JSON records of objects:
>>>>>
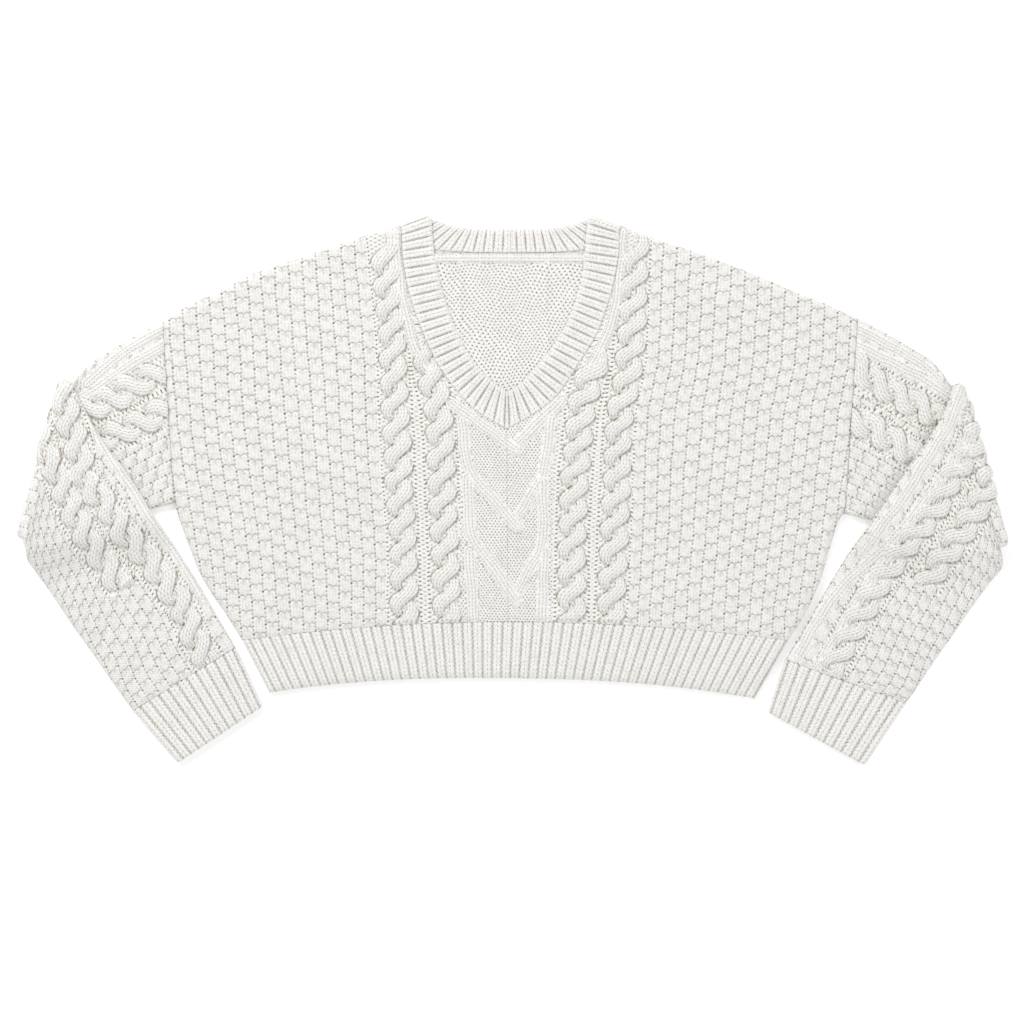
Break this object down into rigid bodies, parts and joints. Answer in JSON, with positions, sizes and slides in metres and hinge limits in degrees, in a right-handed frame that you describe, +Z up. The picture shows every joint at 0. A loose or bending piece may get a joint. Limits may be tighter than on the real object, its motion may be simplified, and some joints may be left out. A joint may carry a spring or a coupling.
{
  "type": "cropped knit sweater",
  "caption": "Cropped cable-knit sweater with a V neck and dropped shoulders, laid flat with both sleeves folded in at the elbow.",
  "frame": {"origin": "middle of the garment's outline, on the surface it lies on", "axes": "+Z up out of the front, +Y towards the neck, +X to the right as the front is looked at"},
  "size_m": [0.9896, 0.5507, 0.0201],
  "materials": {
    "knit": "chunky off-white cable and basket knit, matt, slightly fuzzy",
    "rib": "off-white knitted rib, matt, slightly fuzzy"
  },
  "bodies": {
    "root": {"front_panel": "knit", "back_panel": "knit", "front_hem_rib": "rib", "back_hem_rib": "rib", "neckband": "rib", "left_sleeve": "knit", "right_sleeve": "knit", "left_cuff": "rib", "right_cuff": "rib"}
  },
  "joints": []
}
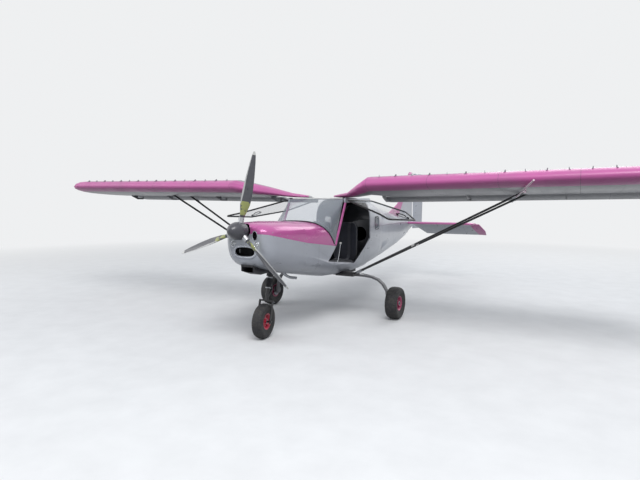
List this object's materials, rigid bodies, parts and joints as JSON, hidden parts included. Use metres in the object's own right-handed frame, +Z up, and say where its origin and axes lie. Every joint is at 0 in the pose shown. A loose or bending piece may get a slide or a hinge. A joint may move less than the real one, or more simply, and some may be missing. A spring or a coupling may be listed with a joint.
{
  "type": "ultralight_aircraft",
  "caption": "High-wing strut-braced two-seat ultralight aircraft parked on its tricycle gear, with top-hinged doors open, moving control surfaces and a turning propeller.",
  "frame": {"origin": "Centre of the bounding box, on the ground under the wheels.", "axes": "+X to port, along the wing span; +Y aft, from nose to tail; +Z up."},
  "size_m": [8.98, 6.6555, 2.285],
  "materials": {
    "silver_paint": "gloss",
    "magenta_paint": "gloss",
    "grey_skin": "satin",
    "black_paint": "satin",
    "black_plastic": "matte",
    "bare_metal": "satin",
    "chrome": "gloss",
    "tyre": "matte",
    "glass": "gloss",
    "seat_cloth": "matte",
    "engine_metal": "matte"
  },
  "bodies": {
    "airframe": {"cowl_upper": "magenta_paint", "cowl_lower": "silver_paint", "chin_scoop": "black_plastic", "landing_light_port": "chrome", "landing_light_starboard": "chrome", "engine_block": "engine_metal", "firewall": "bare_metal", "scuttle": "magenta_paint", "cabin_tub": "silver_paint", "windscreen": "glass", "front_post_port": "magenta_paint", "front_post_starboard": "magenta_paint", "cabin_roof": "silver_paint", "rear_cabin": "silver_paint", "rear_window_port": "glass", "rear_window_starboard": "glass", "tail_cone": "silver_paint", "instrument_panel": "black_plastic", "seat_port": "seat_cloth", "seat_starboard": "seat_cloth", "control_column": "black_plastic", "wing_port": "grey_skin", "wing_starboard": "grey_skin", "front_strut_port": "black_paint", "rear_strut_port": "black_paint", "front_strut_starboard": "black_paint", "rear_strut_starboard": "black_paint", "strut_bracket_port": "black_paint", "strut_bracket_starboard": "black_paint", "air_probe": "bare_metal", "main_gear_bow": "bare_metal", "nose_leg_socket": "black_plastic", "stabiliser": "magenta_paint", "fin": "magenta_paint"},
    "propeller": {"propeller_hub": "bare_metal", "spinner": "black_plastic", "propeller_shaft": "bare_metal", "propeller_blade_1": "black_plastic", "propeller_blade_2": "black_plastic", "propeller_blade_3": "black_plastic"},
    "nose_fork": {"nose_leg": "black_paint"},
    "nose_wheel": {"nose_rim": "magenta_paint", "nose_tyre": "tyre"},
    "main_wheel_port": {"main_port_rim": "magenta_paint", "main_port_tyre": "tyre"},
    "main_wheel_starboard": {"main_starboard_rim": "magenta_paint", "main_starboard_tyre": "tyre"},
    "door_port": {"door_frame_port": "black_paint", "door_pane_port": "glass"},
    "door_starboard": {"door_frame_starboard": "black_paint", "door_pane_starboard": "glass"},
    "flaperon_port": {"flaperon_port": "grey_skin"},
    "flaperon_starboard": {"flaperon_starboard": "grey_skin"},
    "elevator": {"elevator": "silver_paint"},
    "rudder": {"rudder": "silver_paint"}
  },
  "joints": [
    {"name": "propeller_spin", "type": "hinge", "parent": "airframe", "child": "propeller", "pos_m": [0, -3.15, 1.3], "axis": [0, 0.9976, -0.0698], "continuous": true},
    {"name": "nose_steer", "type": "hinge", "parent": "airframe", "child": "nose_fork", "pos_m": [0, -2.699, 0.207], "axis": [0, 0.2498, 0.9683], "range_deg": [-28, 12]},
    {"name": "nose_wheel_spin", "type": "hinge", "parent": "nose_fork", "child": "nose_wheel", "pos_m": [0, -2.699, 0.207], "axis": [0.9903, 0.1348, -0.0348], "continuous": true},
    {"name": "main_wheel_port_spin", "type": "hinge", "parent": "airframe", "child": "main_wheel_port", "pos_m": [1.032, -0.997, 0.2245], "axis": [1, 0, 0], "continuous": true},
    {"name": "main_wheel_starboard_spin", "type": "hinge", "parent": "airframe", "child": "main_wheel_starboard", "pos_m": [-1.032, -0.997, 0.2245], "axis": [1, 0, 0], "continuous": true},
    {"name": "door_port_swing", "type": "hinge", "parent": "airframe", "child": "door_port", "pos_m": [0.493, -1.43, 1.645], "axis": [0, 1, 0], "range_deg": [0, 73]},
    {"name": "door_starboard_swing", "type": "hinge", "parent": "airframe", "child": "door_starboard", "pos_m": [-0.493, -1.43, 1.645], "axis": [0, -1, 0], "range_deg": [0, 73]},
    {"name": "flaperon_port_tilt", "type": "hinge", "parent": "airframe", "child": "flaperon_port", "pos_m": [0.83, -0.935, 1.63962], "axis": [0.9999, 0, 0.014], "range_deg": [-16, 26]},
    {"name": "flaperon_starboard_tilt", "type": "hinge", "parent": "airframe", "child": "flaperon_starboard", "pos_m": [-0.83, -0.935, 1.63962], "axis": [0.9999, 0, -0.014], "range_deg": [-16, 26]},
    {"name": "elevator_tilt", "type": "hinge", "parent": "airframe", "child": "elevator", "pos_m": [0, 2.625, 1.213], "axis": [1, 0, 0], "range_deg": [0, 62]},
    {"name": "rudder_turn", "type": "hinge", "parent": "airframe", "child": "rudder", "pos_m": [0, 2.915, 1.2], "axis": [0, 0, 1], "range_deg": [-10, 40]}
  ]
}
<<<<<
** Exercise directions **
Set down all of the data above, word for word.

** Exercise output **
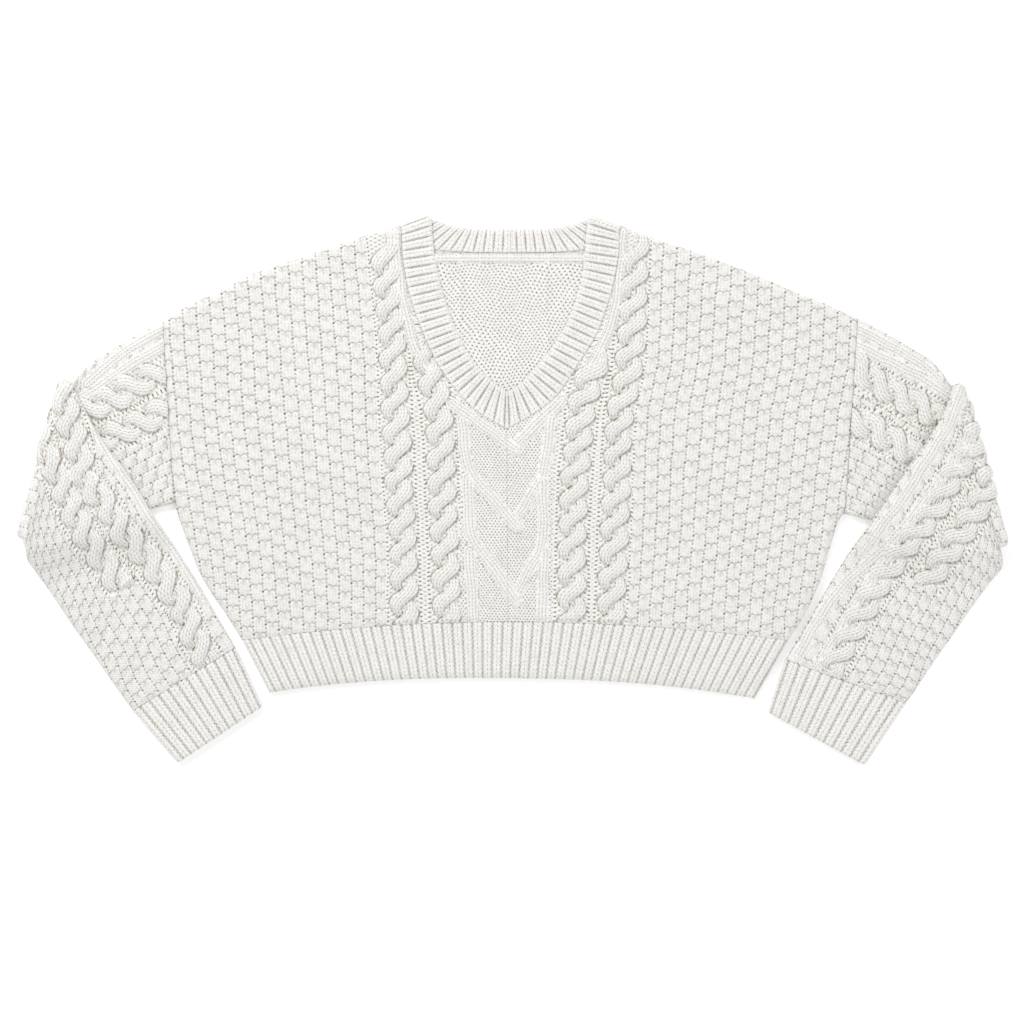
Break this object down into rigid bodies, parts and joints. Answer in JSON, with positions, sizes and slides in metres and hinge limits in degrees, in a right-handed frame that you describe, +Z up. The picture shows every joint at 0. A loose or bending piece may get a joint. Limits may be tighter than on the real object, its motion may be simplified, and some joints may be left out. A joint may carry a spring or a coupling.
{
  "type": "cropped knit sweater",
  "caption": "Cropped cable-knit sweater with a V neck and dropped shoulders, laid flat with both sleeves folded in at the elbow.",
  "frame": {"origin": "middle of the garment's outline, on the surface it lies on", "axes": "+Z up out of the front, +Y towards the neck, +X to the right as the front is looked at"},
  "size_m": [0.9896, 0.5507, 0.0201],
  "materials": {
    "knit": "chunky off-white cable and basket knit, matt, slightly fuzzy",
    "rib": "off-white knitted rib, matt, slightly fuzzy"
  },
  "bodies": {
    "root": {"front_panel": "knit", "back_panel": "knit", "front_hem_rib": "rib", "back_hem_rib": "rib", "neckband": "rib", "left_sleeve": "knit", "right_sleeve": "knit", "left_cuff": "rib", "right_cuff": "rib"}
  },
  "joints": []
}
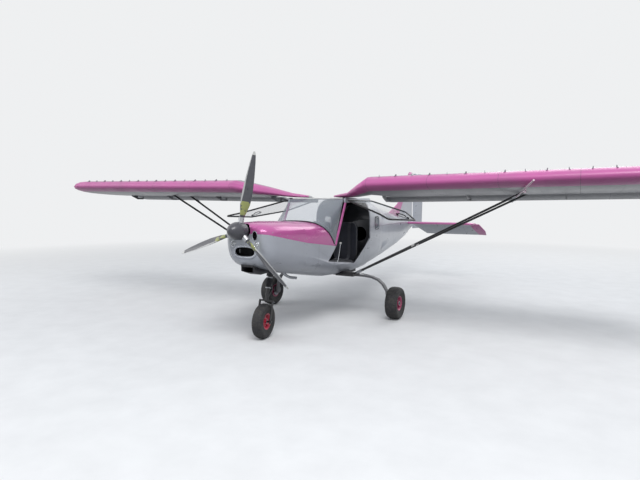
List this object's materials, rigid bodies, parts and joints as JSON, hidden parts included. Use metres in the object's own right-handed frame, +Z up, and say where its origin and axes lie. Every joint is at 0 in the pose shown. A loose or bending piece may get a slide or a hinge. A joint may move less than the real one, or more simply, and some may be missing. A spring or a coupling may be listed with a joint.
{
  "type": "ultralight_aircraft",
  "caption": "High-wing strut-braced two-seat ultralight aircraft parked on its tricycle gear, with top-hinged doors open, moving control surfaces and a turning propeller.",
  "frame": {"origin": "Centre of the bounding box, on the ground under the wheels.", "axes": "+X to port, along the wing span; +Y aft, from nose to tail; +Z up."},
  "size_m": [8.98, 6.6555, 2.285],
  "materials": {
    "silver_paint": "gloss",
    "magenta_paint": "gloss",
    "grey_skin": "satin",
    "black_paint": "satin",
    "black_plastic": "matte",
    "bare_metal": "satin",
    "chrome": "gloss",
    "tyre": "matte",
    "glass": "gloss",
    "seat_cloth": "matte",
    "engine_metal": "matte"
  },
  "bodies": {
    "airframe": {"cowl_upper": "magenta_paint", "cowl_lower": "silver_paint", "chin_scoop": "black_plastic", "landing_light_port": "chrome", "landing_light_starboard": "chrome", "engine_block": "engine_metal", "firewall": "bare_metal", "scuttle": "magenta_paint", "cabin_tub": "silver_paint", "windscreen": "glass", "front_post_port": "magenta_paint", "front_post_starboard": "magenta_paint", "cabin_roof": "silver_paint", "rear_cabin": "silver_paint", "rear_window_port": "glass", "rear_window_starboard": "glass", "tail_cone": "silver_paint", "instrument_panel": "black_plastic", "seat_port": "seat_cloth", "seat_starboard": "seat_cloth", "control_column": "black_plastic", "wing_port": "grey_skin", "wing_starboard": "grey_skin", "front_strut_port": "black_paint", "rear_strut_port": "black_paint", "front_strut_starboard": "black_paint", "rear_strut_starboard": "black_paint", "strut_bracket_port": "black_paint", "strut_bracket_starboard": "black_paint", "air_probe": "bare_metal", "main_gear_bow": "bare_metal", "nose_leg_socket": "black_plastic", "stabiliser": "magenta_paint", "fin": "magenta_paint"},
    "propeller": {"propeller_hub": "bare_metal", "spinner": "black_plastic", "propeller_shaft": "bare_metal", "propeller_blade_1": "black_plastic", "propeller_blade_2": "black_plastic", "propeller_blade_3": "black_plastic"},
    "nose_fork": {"nose_leg": "black_paint"},
    "nose_wheel": {"nose_rim": "magenta_paint", "nose_tyre": "tyre"},
    "main_wheel_port": {"main_port_rim": "magenta_paint", "main_port_tyre": "tyre"},
    "main_wheel_starboard": {"main_starboard_rim": "magenta_paint", "main_starboard_tyre": "tyre"},
    "door_port": {"door_frame_port": "black_paint", "door_pane_port": "glass"},
    "door_starboard": {"door_frame_starboard": "black_paint", "door_pane_starboard": "glass"},
    "flaperon_port": {"flaperon_port": "grey_skin"},
    "flaperon_starboard": {"flaperon_starboard": "grey_skin"},
    "elevator": {"elevator": "silver_paint"},
    "rudder": {"rudder": "silver_paint"}
  },
  "joints": [
    {"name": "propeller_spin", "type": "hinge", "parent": "airframe", "child": "propeller", "pos_m": [0, -3.15, 1.3], "axis": [0, 0.9976, -0.0698], "continuous": true},
    {"name": "nose_steer", "type": "hinge", "parent": "airframe", "child": "nose_fork", "pos_m": [0, -2.699, 0.207], "axis": [0, 0.2498, 0.9683], "range_deg": [-28, 12]},
    {"name": "nose_wheel_spin", "type": "hinge", "parent": "nose_fork", "child": "nose_wheel", "pos_m": [0, -2.699, 0.207], "axis": [0.9903, 0.1348, -0.0348], "continuous": true},
    {"name": "main_wheel_port_spin", "type": "hinge", "parent": "airframe", "child": "main_wheel_port", "pos_m": [1.032, -0.997, 0.2245], "axis": [1, 0, 0], "continuous": true},
    {"name": "main_wheel_starboard_spin", "type": "hinge", "parent": "airframe", "child": "main_wheel_starboard", "pos_m": [-1.032, -0.997, 0.2245], "axis": [1, 0, 0], "continuous": true},
    {"name": "door_port_swing", "type": "hinge", "parent": "airframe", "child": "door_port", "pos_m": [0.493, -1.43, 1.645], "axis": [0, 1, 0], "range_deg": [0, 73]},
    {"name": "door_starboard_swing", "type": "hinge", "parent": "airframe", "child": "door_starboard", "pos_m": [-0.493, -1.43, 1.645], "axis": [0, -1, 0], "range_deg": [0, 73]},
    {"name": "flaperon_port_tilt", "type": "hinge", "parent": "airframe", "child": "flaperon_port", "pos_m": [0.83, -0.935, 1.63962], "axis": [0.9999, 0, 0.014], "range_deg": [-16, 26]},
    {"name": "flaperon_starboard_tilt", "type": "hinge", "parent": "airframe", "child": "flaperon_starboard", "pos_m": [-0.83, -0.935, 1.63962], "axis": [0.9999, 0, -0.014], "range_deg": [-16, 26]},
    {"name": "elevator_tilt", "type": "hinge", "parent": "airframe", "child": "elevator", "pos_m": [0, 2.625, 1.213], "axis": [1, 0, 0], "range_deg": [0, 62]},
    {"name": "rudder_turn", "type": "hinge", "parent": "airframe", "child": "rudder", "pos_m": [0, 2.915, 1.2], "axis": [0, 0, 1], "range_deg": [-10, 40]}
  ]
}